In 1849, Mackenzie was granted an amnesty for his role in the Rebellion, and a year later he and his family moved back to Toronto. By 1851, Mackenzie was back in the political game, chosen in a by-election as the member of Haldimand in the legislature of the United Canadas. He was re-elected three more times, serving as Haldimand’s representative for seven years. In 1852, he started his third Toronto paper, Mackenzie’s Weekly Message.
By 1859 Mackenzie had left parliament and retired to the ‘Homestead’, a row house on Bond Street which had been purchased for him by friends and supporters in appreciation of his long years of public service. He died there on August 28, 1861, aged 66 years. (2)
Much of the material found in Mackenzie’s three Toronto newspapers – the Advocate, The Constitution and the Message – takes the form of opinion pieces, written by Mackenzie about Canadian politics, or news pieces about Europe or the United States that he reprinted from other papers, a common practice in the 19th century. But if one takes the time to look through the papers carefully, one also discovers wonderful titbits about Toronto and everyday life, of interest both to the serious researcher and the merely curious. The description of the view from the parliament buildings quoted in the “First Impressions” poster is one such example. Other pieces cover topics such as the merits of a paid choir versus congregational singing in church (3), a comparison of prices for coal and wood in the 1850s (4), and a complaint about the city’s private waterworks system (5). More personal items include thanks for the gift of a “Thanksgiving goose from the rear of Pickering” (6), an ad on behalf of Katherine, the Mackenzie family’s servant girl, asking her 14 year old sister Helen, believed to be somewhere in Hamilton, to contact her (7), and an appeal from Mackenzie for the return of his “walking-stick” which he left behind at the Post Office (8).

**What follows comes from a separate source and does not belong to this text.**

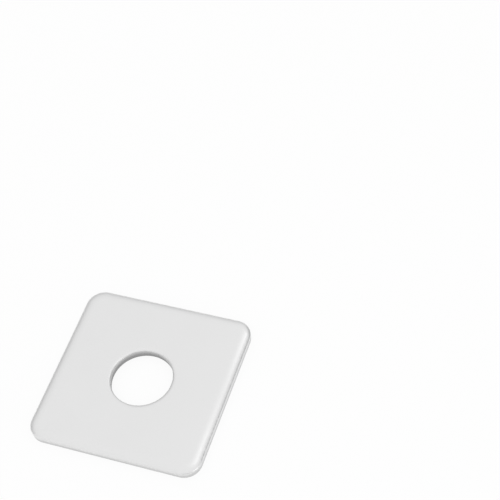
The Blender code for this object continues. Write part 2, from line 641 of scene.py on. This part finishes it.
def add_softbox(name, aim, towards, distance, size, brightness):
    """A square lamp that stands off a point in a direction, and shines back at it."""
    data = bpy.data.lights.new(name, "AREA")
    data.shape = "SQUARE"
    data.size = size
    data.energy = brightness * math.pi * size**2
    turn = towards.to_track_quat("Z", "Y").to_matrix().to_4x4()
    box = bpy.data.objects.new(name, data)
    bpy.context.scene.collection.objects.link(box)
    box.matrix_world = Matrix.Translation(aim + towards.normalized() * distance) @ turn
    box.visible_camera = False
    print(f"{name}: {data.energy:.4f} W")


over_rim = {"distance": 0.12, "size": 0.03, "brightness": 0.5}
low_down = {"distance": 0.30, "size": 0.11, "brightness": 1.6}
add_softbox("back_softbox", back_corner, towards=Vector((0.066, 0.501, 0.864)), **over_rim)
add_softbox("front_softbox", front_corner, towards=Vector((0.070, 0.396, 0.917)), **over_rim)
add_softbox("low_softbox", front_corner, towards=Vector((0.943, -0.311, 0.150)), **low_down)

# %% [markdown]
# The floor is a white sheet. Most of what the camera and the metal see of it is an even glow, so that
# it reads as the clean white of a product photograph, and the rest is the sheet itself, with the
# washer's soft shadow on it. More light on a plain sheet would make it as white, but would burn out
# the metal too. From below it is clear, so that the underside can be looked at.

# %% Pale sheet
FLOOR_GREY = 0.95
FLOOR_GLOW = 1.0
FLOOR_GLOW_SHARE = 0.9


def mixed(tree, share, first, second):
    """A shader that goes from the first to the second as the share goes from 0 to 1."""
    mix = tree.nodes.new("ShaderNodeMixShader")
    tree.links.new(share, mix.inputs["Fac"])
    tree.links.new(first, mix.inputs[1])
    tree.links.new(second, mix.inputs[2])
    return mix.outputs["Shader"]


def pale_sheet():
    """A diffuse sheet, mixed with an even white for the camera and for what reflects it."""
    material = bpy.data.materials.new("pale_sheet")
    material.use_nodes = True
    tree = material.node_tree
    tree.nodes.clear()
    output = tree.nodes.new("ShaderNodeOutputMaterial")
    sheet = tree.nodes.new("ShaderNodeBsdfDiffuse")
    sheet.inputs["Color"].default_value = (FLOOR_GREY, FLOOR_GREY, FLOOR_GREY, 1)
    white = tree.nodes.new("ShaderNodeEmission")
    white.inputs["Strength"].default_value = FLOOR_GLOW
    rays = tree.nodes.new("ShaderNodeLightPath")
    seen = rays.outputs["Is Camera Ray"]
    for kind in ("Is Glossy Ray", "Is Transmission Ray"):
        either = tree.nodes.new("ShaderNodeMath")
        either.operation = "MAXIMUM"
        tree.links.new(seen, either.inputs[0])
        tree.links.new(rays.outputs[kind], either.inputs[1])
        seen = either.outputs["Value"]
    share = tree.nodes.new("ShaderNodeMath")
    share.operation = "MULTIPLY"
    share.inputs[1].default_value = FLOOR_GLOW_SHARE
    tree.links.new(seen, share.inputs[0])
    glowing = mixed(tree, share.outputs["Value"], sheet.outputs["BSDF"], white.outputs["Emission"])
    clear = tree.nodes.new("ShaderNodeBsdfTransparent")
    sides = tree.nodes.new("ShaderNodeNewGeometry")
    whole = mixed(tree, sides.outputs["Backfacing"], glowing, clear.outputs["BSDF"])
    tree.links.new(whole, output.inputs["Surface"])
    return material


# %% [markdown]
# The sheet lies a hair under the washer, because two surfaces in one plane would show through each
# other. Its border is swept up, as a paper sheet is in a studio, so that a camera that looks in low
# still has white behind the washer. A round sweep would need many faces. A grid of three squares by
# three is enough here, with the vertices of its border raised.

# %% Lay the floor
FLOOR_HALF = 3.0
FLOOR_SWEEP = 0.28
FLOOR_DROP = 0.00002


def add_floor():
    """A grid of squares just under the washer, with its border raised."""
    bm = bmesh.new()
    bmesh.ops.create_grid(bm, x_segments=3, y_segments=3, size=FLOOR_HALF)
    bmesh.ops.translate(bm, vec=(0, 0, plate_low.z - FLOOR_DROP), verts=bm.verts)
    bmesh.ops.translate(bm, vec=(0, 0, FLOOR_SWEEP), verts=[v for v in bm.verts if v.is_boundary])
    mesh = bpy.data.meshes.new("floor")
    bm.to_mesh(mesh)
    bm.free()
    mesh.materials.append(pale_sheet())
    floor = bpy.data.objects.new("floor", mesh)
    bpy.context.scene.collection.objects.link(floor)
    print(f"floor: {2 * FLOOR_HALF:.0f} m across, {FLOOR_DROP * MM_PER_M:.2f} mm below the washer")


add_floor()

# %% [markdown]
# The camera
#
# The camera stands where the photograph's did. Its line of sight comes down at a bit more than fifty
# degrees, with a roll of ten and a half, and the washer sits low on the left of the frame. Aiming the
# camera at the washer and shifting the lens would frame it too, but with another perspective. So the
# camera is turned first, and then slid sideways until the middle of the washer's face lands on its
# place in the frame.

# %% Camera
FRAME_PIXELS = 500
LENS_MM = 99.75
CAMERA_AZIMUTH = math.radians(27.0)
CAMERA_ELEVATION = math.radians(52.55)
CAMERA_ROLL = math.radians(10.54)
CAMERA_DEPTH = 0.38313
FACE_CENTRE_PIXEL = (141.4, 377.3)
CLIP_NEAR, CLIP_FAR = 0.01, 20


def add_camera():
    """A camera turned to the photograph's angle, and slid until the washer is in its place."""
    data = bpy.data.cameras.new("camera")
    data.lens = LENS_MM
    data.clip_start = CLIP_NEAR
    data.clip_end = CLIP_FAR
    camera = bpy.data.objects.new("camera", data)
    bpy.context.scene.collection.objects.link(camera)
    turn = Euler((QUARTER_TURN - CAMERA_ELEVATION, 0, CAMERA_AZIMUTH)).to_matrix()
    turn = turn @ Matrix.Rotation(-CAMERA_ROLL, 3, "Z")
    metres_per_pixel = CAMERA_DEPTH * data.sensor_width / data.lens / FRAME_PIXELS
    across = (FACE_CENTRE_PIXEL[0] - FRAME_PIXELS / 2) * metres_per_pixel
    down = (FACE_CENTRE_PIXEL[1] - FRAME_PIXELS / 2) * metres_per_pixel
    face_centre = Vector((0, 0, plate_high.z))
    place = face_centre - turn @ Vector((across, -down, -CAMERA_DEPTH))
    camera.matrix_world = Matrix.Translation(place) @ turn.to_4x4()
    bpy.context.scene.camera = camera
    print("camera at", [round(c, 4) for c in place])


add_camera()
bpy.context.scene.view_settings.view_transform = "Standard"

In some respects, these smaller pieces can be viewed as filler, the attempts of a harried editor to fill all the space in the next edition. But they’re more than that. Mackenzie seemed to have an innate curiosity about all sorts of things, and a passion to share the knowledge he acquired. And once he got going, he seemed to have an opinion on everything! However he was not alone. His was an era when newspapers were known for their strong opinions and partisan affiliations. Through their ads and articles – both large and small – Mackenzie, and other 19th century editor-printers like him, left us a fascinating window into Toronto’s past.